Ahh. The record company. And as Peter Holmstrom just mentioned, not just any old record company, but the daddy of them all, EMI. Obviously for a band like the Dandy Warhols to continue doing their own thing, they must have some degree of control, yet their relationship with EMI isn’t all it’s cracked up to be.
“In the UK they are very supportive of what we do, but in the States that’s not really the case,” says the wistful guitarist. “Our way of doing things just doesn’t seem to work back home with EMI. It’s very difficult to get music heard on the radio and it’s difficult to tour because it’s so big and expensive, and without the full support of your record label it’s doubly impossible.”
So it’s probably fair to say that the Dandy Warhols have attained wider acclaim throughout Europe than in their homeland, and much of that can be traced back to when their videos were first shown on MTV and even The Chart Show over here.

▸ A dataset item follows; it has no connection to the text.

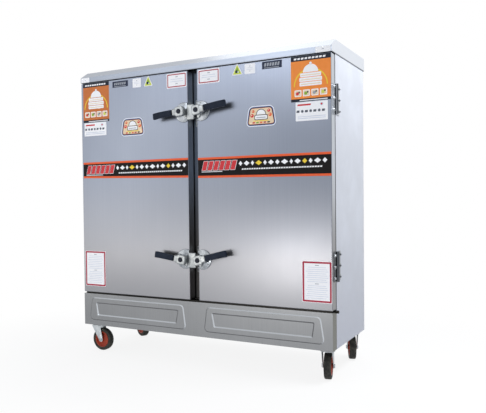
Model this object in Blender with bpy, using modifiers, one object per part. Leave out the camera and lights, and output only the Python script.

“You mean the video for ‘Not If You Were The Last Junkie On Earth’? That was pretty much the concept of David La Chapelle, who directed it. At the time we’d heard it was going to be about a kind of homage to burnt out, Las Vegas partying, but it ended up being something drastically different. We hadn’t bargained for the whole day-glo eighties style effects that filtered through in that video, because it doesn’t have a lot to do with the song, which is basically about one of Courtney’s (Taylor-Taylor) ex-girlfriends who disappeared into junkieland.”
And of course there was the spoof retort from the Brian Jonestown Massacre (‘Not If You Were The Last Dandy On Earth’), which probably split the scene in two at the time but causes Peter Holmstrom to look back quite fondly on reflection.
“They’re good friends of ours now, have been for years really, but at the time there was this silly little rivalry going on because we got signed before they did. I actually heard that song about six months before they decided to call it that and make it personal. We were all growing up together as part of the same scene and when we got signed and they kept getting rejected this was their little jab at us.”